Prediction 9 – the quad-play market saturates
At least one of the European quad-play first-movers has to realise that the customer take-up stalls in 2016 when no new households sign up
Fuelled by heavy discounts, South Europeans were attracted to heavy quad-play bundles containing fixed voice (which they don’t care about) and TV (which they care less and less about) in order to get a good discount on the fixed broadband and the mobile services they actually do care about. The hangover quad-play customers experience when they realise that all of these services – including mobile, potentially for the whole family – can’t be cancelled or downgraded for two whole years is significant. Quad-play first-movers like Telefónica/Movistar, Portugal Telecom/MEO and Orange will continue to tell investors that the take-up is good, but few new households will join in 2016 and in the end of the year there might even be losses: Two years have elapsed since many quad-play customers joined and some of them will now churn in order to enjoy the freedom of non-binding mobile agreements and unbundled over-the-top TV.

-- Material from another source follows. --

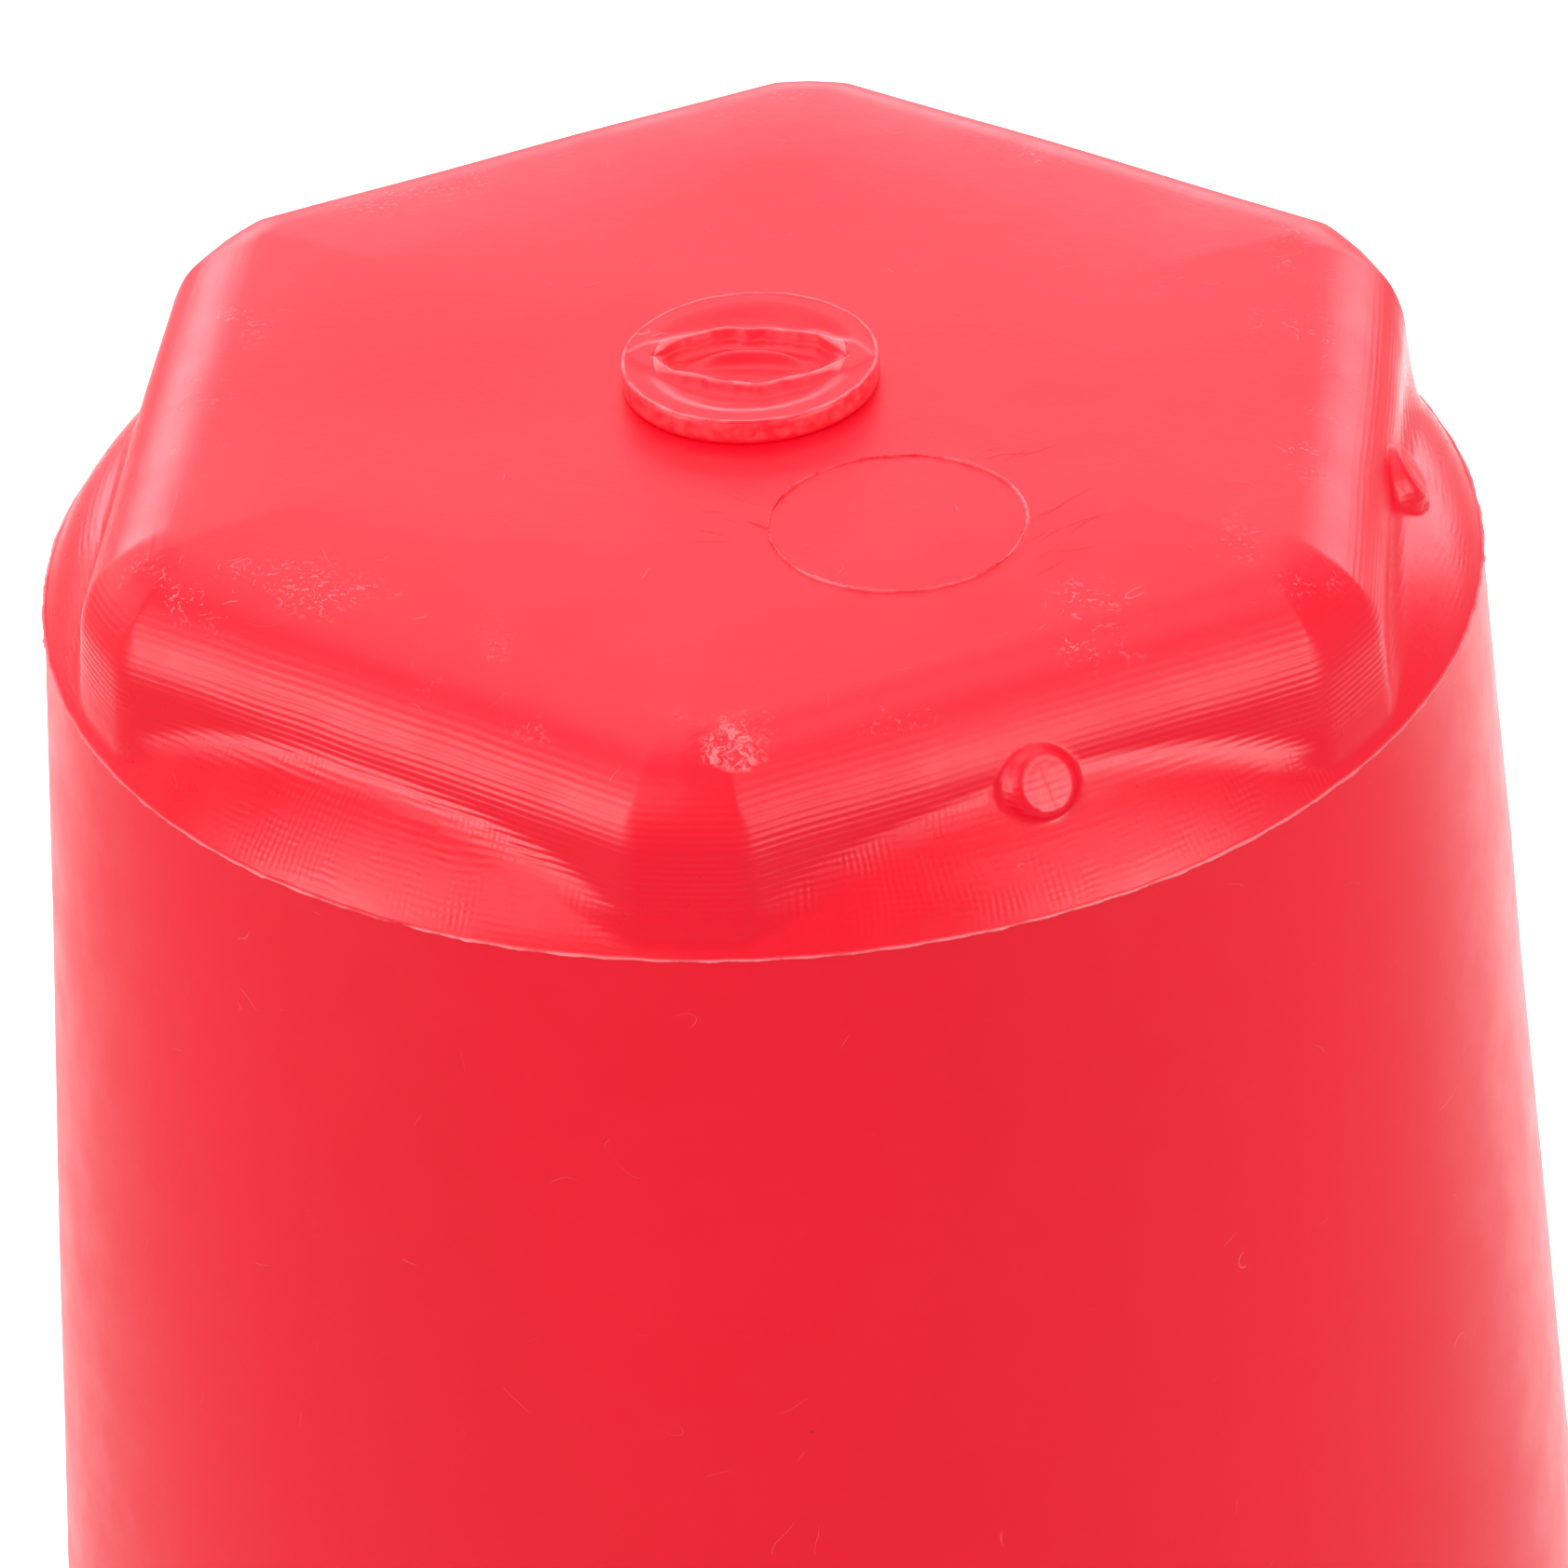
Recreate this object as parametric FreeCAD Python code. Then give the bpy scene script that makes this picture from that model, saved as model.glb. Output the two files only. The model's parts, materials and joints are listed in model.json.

Those were our nine predictions. A year from now, we’ll measure the outcome. And publish it.
We considered three other predictions, but since these are trending facts already we thought they weren’t worthy to be called predictions:
- Apple will continue to challenge operator business when addressing the customer directly. Other equipment providers will follow with similar lease & upgrade programs. The binding two-year service contract will de facto die in 2016. Operators need to fill the retention toolbox with new, sharper, tools.
- The number of network sharing JVs will continue to grow – with e.g. France, Finland and Israel.
- Time will become the preferred complement to volume in monetising mobile data. Live already.